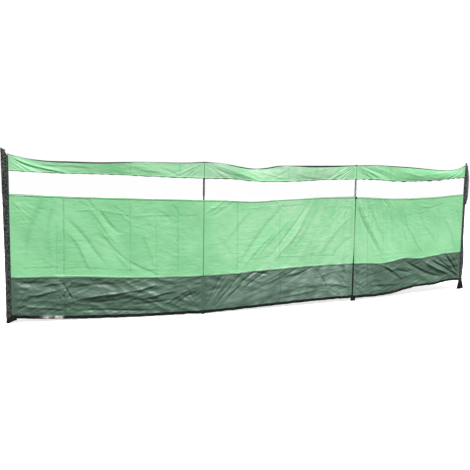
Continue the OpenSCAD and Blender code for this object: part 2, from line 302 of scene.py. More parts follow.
# Fans of tension folds: corner, direction from and to in degrees, folds, reach in
# metres and height in millimetres
FANS = [
    [((0.0, 1.25), -50, -14, 3, 0.13, 3.5), ((1.5, 1.25), 196, 236, 4, 0.10, 2),
     ((1.5, 0.02), 110, 160, 4, 0.13, 1.5), ((0.0, 0.02), 24, 70, 4, 0.12, 2),
     ((0.0, 0.93), -66, -20, 5, 0.08, 1)],
    [((0.0, 1.25), -52, -12, 3, 0.13, 2), ((1.5, 1.25), 192, 236, 5, 0.12, 2.5),
     ((0.0, 0.02), 22, 72, 5, 0.2, 4), ((1.5, 0.95), 205, 262, 5, 0.16, 1),
     ((1.5, 0.03), 100, 150, 4, 0.12, 2)],
    [((0.0, 1.25), -54, -10, 4, 0.12, 2.5), ((1.5, 1.25), 192, 234, 4, 0.10, 3),
     ((1.5, 0.02), 112, 168, 6, 0.15, 5), ((0.0, 0.94), -84, -40, 4, 0.16, 1.5),
     ((0.0, 0.02), 20, 80, 4, 0.10, 2)],
]


def smooth_curve(points, x):
    """Cubic curve through given points, each slope taken from its neighbours."""
    px, py = np.array(points, float).T
    slope = np.gradient(py, px)
    i = np.clip(np.searchsorted(px, x) - 1, 0, len(px) - 2)
    w = px[i + 1] - px[i]
    u = np.clip((x - px[i]) / w, 0, 1)
    return ((2 * u**3 - 3 * u**2 + 1) * py[i] + (u**3 - 2 * u**2 + u) * w * slope[i]
            + (3 * u**2 - 2 * u**3) * py[i + 1] + (u**3 - u**2) * w * slope[i + 1])


def eased(x, start, end):
    """0 before start, 1 after end, and smooth between them."""
    u = np.clip((x - start) / (end - start), 0, 1)
    return u * u * (3 - 2 * u)


def grain(u, v, seed):
    """Smooth gradient noise over u and v, about -0.7 to 0.7."""
    rng = np.random.default_rng(seed)
    turn = rng.permutation(256)
    angles = rng.uniform(0, 2 * math.pi, 256)
    u0, v0 = np.floor(u).astype(int), np.floor(v).astype(int)
    fu, fv = u - u0, v - v0
    eu, ev = fu**3 * (fu * (6 * fu - 15) + 10), fv**3 * (fv * (6 * fv - 15) + 10)

    def corner(iu, iv):
        a = angles[turn[(turn[(u0 + iu) % 256] + v0 + iv) % 256]]
        return np.cos(a) * (fu - iu) + np.sin(a) * (fv - iv)

    lower = corner(0, 0) * (1 - eu) + corner(1, 0) * eu
    upper = corner(0, 1) * (1 - eu) + corner(1, 1) * eu
    return lower * (1 - ev) + upper * ev


def ridged(u, v, seed):
    """Noise with sharp crests, 0 to 1, like crumpled foil."""
    return 1 - np.clip(2.2 * np.abs(grain(u, v, seed)), 0, 1)


def along_segment(s, h, start, end):
    """How far along a segment each point lies, from 0 to 1, and how far below it."""
    a, b = np.array(start), np.array(end)
    way = b - a
    t = ((s - a[0]) * way[0] + (h - a[1]) * way[1]) / (way @ way)
    side = ((s - a[0]) * way[1] - (h - a[1]) * way[0]) / math.sqrt(way @ way)
    return t, side * math.copysign(1, way[0])


def fold_body(below, width, height):
    """Section of a fold. A ridge is steep below its crest and a hollow steep above its
    line, so both show as a narrow shade beside a broad light."""
    steep = below if height > 0 else -below
    share = np.abs(below) / (width * np.where(steep > 0, 0.55, 1.5))
    return np.exp(-share**1.4)


def by_fold(s, h, start, end, width):
    """How far each point lies below a fold's wandering line, and how much of the fold
    is there, 0 to 1: a fold dies away slowly at its ends."""
    t, below = along_segment(s, h, start, end)
    wander = 0.5 * width * MM * np.sin(5 * t + 7 * start[0])
    return below - wander, eased(t, -0.12, 0.3) * (1 - eased(t, 0.7, 1.12))


def by_crease(s, h, start, end):
    """The same beside a crease, which stops short at its ends, and the way along it."""
    t, below = along_segment(s, h, start, end)
    wander = 1.5 * MM * np.sin(23 * t + 31 * start[1])
    return below - wander, eased(t, -0.03, 0.06) * (1 - eased(t, 0.94, 1.03)), t


def folds_at(b, s, h):
    """How far the folds, creases and fans of bay b push the cloth forward."""
    total = np.zeros_like(s)
    for start, end, width, height in FOLDS[b]:
        below, share = by_fold(s, h, start, end, width)
        total += height * MM * fold_body(below, width * MM, height) * share
    for start, end, depth in CREASES[b]:
        below, share, t = by_crease(s, h, start, end)
        body = np.exp(-np.abs(below) / CREASE_W)
        broken = 0.65 + 0.7 * grain(t * 9, t * 0 + start[0] * 13, 7)
        total += depth * MM * body * share * broken
    for (s0, h0), angle_1, angle_2, count, reach, height in FANS[b]:
        ds, dh = s - s0, h - h0
        r = np.hypot(ds, dh) / reach
        middle = (angle_1 + angle_2) / 2
        angle = (np.degrees(np.arctan2(dh, ds)) - middle + 180) % 360 - 180
        share = angle / (angle_2 - angle_1)
        window = np.clip(1 - (2 * share) ** 2, 0, 1)
        rays = np.cos(2 * math.pi * count * share + 2.5 * grain(share * 3, share * 0 + s0, 11))
        if h0 < SKIRT_TOP:
            window = window * (1 - eased(h, SKIRT_TOP - 0.05, SKIRT_TOP))
        total += height * MM * r * np.exp(1 - r) * window * rays
    return total


# A crease this deep gets the full painted shade, in millimetres, and so does a fold this high
FULL_SHADE_CREASE = 5.5
FULL_SHADE_FOLD = 5
CREASE_SHADE_W = 4.5 * MM         # how far to each side of a crease the painted shade reaches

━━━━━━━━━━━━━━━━

GOAL: Make an exact copy of the material above.

PROBLEM SOLUTION:
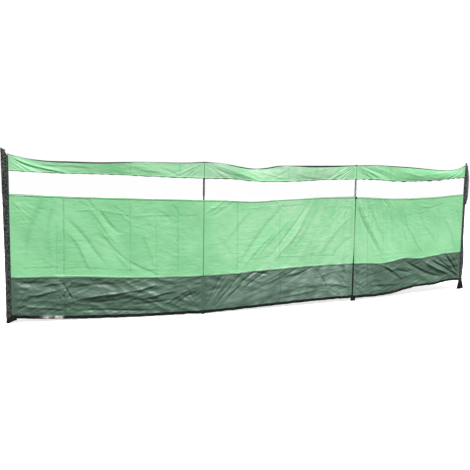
Continue the OpenSCAD and Blender code for this object: part 2, from line 302 of scene.py. More parts follow.
# Fans of tension folds: corner, direction from and to in degrees, folds, reach in
# metres and height in millimetres
FANS = [
    [((0.0, 1.25), -50, -14, 3, 0.13, 3.5), ((1.5, 1.25), 196, 236, 4, 0.10, 2),
     ((1.5, 0.02), 110, 160, 4, 0.13, 1.5), ((0.0, 0.02), 24, 70, 4, 0.12, 2),
     ((0.0, 0.93), -66, -20, 5, 0.08, 1)],
    [((0.0, 1.25), -52, -12, 3, 0.13, 2), ((1.5, 1.25), 192, 236, 5, 0.12, 2.5),
     ((0.0, 0.02), 22, 72, 5, 0.2, 4), ((1.5, 0.95), 205, 262, 5, 0.16, 1),
     ((1.5, 0.03), 100, 150, 4, 0.12, 2)],
    [((0.0, 1.25), -54, -10, 4, 0.12, 2.5), ((1.5, 1.25), 192, 234, 4, 0.10, 3),
     ((1.5, 0.02), 112, 168, 6, 0.15, 5), ((0.0, 0.94), -84, -40, 4, 0.16, 1.5),
     ((0.0, 0.02), 20, 80, 4, 0.10, 2)],
]


def smooth_curve(points, x):
    """Cubic curve through given points, each slope taken from its neighbours."""
    px, py = np.array(points, float).T
    slope = np.gradient(py, px)
    i = np.clip(np.searchsorted(px, x) - 1, 0, len(px) - 2)
    w = px[i + 1] - px[i]
    u = np.clip((x - px[i]) / w, 0, 1)
    return ((2 * u**3 - 3 * u**2 + 1) * py[i] + (u**3 - 2 * u**2 + u) * w * slope[i]
            + (3 * u**2 - 2 * u**3) * py[i + 1] + (u**3 - u**2) * w * slope[i + 1])


def eased(x, start, end):
    """0 before start, 1 after end, and smooth between them."""
    u = np.clip((x - start) / (end - start), 0, 1)
    return u * u * (3 - 2 * u)


def grain(u, v, seed):
    """Smooth gradient noise over u and v, about -0.7 to 0.7."""
    rng = np.random.default_rng(seed)
    turn = rng.permutation(256)
    angles = rng.uniform(0, 2 * math.pi, 256)
    u0, v0 = np.floor(u).astype(int), np.floor(v).astype(int)
    fu, fv = u - u0, v - v0
    eu, ev = fu**3 * (fu * (6 * fu - 15) + 10), fv**3 * (fv * (6 * fv - 15) + 10)

    def corner(iu, iv):
        a = angles[turn[(turn[(u0 + iu) % 256] + v0 + iv) % 256]]
        return np.cos(a) * (fu - iu) + np.sin(a) * (fv - iv)

    lower = corner(0, 0) * (1 - eu) + corner(1, 0) * eu
    upper = corner(0, 1) * (1 - eu) + corner(1, 1) * eu
    return lower * (1 - ev) + upper * ev


def ridged(u, v, seed):
    """Noise with sharp crests, 0 to 1, like crumpled foil."""
    return 1 - np.clip(2.2 * np.abs(grain(u, v, seed)), 0, 1)


def along_segment(s, h, start, end):
    """How far along a segment each point lies, from 0 to 1, and how far below it."""
    a, b = np.array(start), np.array(end)
    way = b - a
    t = ((s - a[0]) * way[0] + (h - a[1]) * way[1]) / (way @ way)
    side = ((s - a[0]) * way[1] - (h - a[1]) * way[0]) / math.sqrt(way @ way)
    return t, side * math.copysign(1, way[0])


def fold_body(below, width, height):
    """Section of a fold. A ridge is steep below its crest and a hollow steep above its
    line, so both show as a narrow shade beside a broad light."""
    steep = below if height > 0 else -below
    share = np.abs(below) / (width * np.where(steep > 0, 0.55, 1.5))
    return np.exp(-share**1.4)


def by_fold(s, h, start, end, width):
    """How far each point lies below a fold's wandering line, and how much of the fold
    is there, 0 to 1: a fold dies away slowly at its ends."""
    t, below = along_segment(s, h, start, end)
    wander = 0.5 * width * MM * np.sin(5 * t + 7 * start[0])
    return below - wander, eased(t, -0.12, 0.3) * (1 - eased(t, 0.7, 1.12))


def by_crease(s, h, start, end):
    """The same beside a crease, which stops short at its ends, and the way along it."""
    t, below = along_segment(s, h, start, end)
    wander = 1.5 * MM * np.sin(23 * t + 31 * start[1])
    return below - wander, eased(t, -0.03, 0.06) * (1 - eased(t, 0.94, 1.03)), t


def folds_at(b, s, h):
    """How far the folds, creases and fans of bay b push the cloth forward."""
    total = np.zeros_like(s)
    for start, end, width, height in FOLDS[b]:
        below, share = by_fold(s, h, start, end, width)
        total += height * MM * fold_body(below, width * MM, height) * share
    for start, end, depth in CREASES[b]:
        below, share, t = by_crease(s, h, start, end)
        body = np.exp(-np.abs(below) / CREASE_W)
        broken = 0.65 + 0.7 * grain(t * 9, t * 0 + start[0] * 13, 7)
        total += depth * MM * body * share * broken
    for (s0, h0), angle_1, angle_2, count, reach, height in FANS[b]:
        ds, dh = s - s0, h - h0
        r = np.hypot(ds, dh) / reach
        middle = (angle_1 + angle_2) / 2
        angle = (np.degrees(np.arctan2(dh, ds)) - middle + 180) % 360 - 180
        share = angle / (angle_2 - angle_1)
        window = np.clip(1 - (2 * share) ** 2, 0, 1)
        rays = np.cos(2 * math.pi * count * share + 2.5 * grain(share * 3, share * 0 + s0, 11))
        if h0 < SKIRT_TOP:
            window = window * (1 - eased(h, SKIRT_TOP - 0.05, SKIRT_TOP))
        total += height * MM * r * np.exp(1 - r) * window * rays
    return total


# A crease this deep gets the full painted shade, in millimetres, and so does a fold this high
FULL_SHADE_CREASE = 5.5
FULL_SHADE_FOLD = 5
CREASE_SHADE_W = 4.5 * MM         # how far to each side of a crease the painted shade reaches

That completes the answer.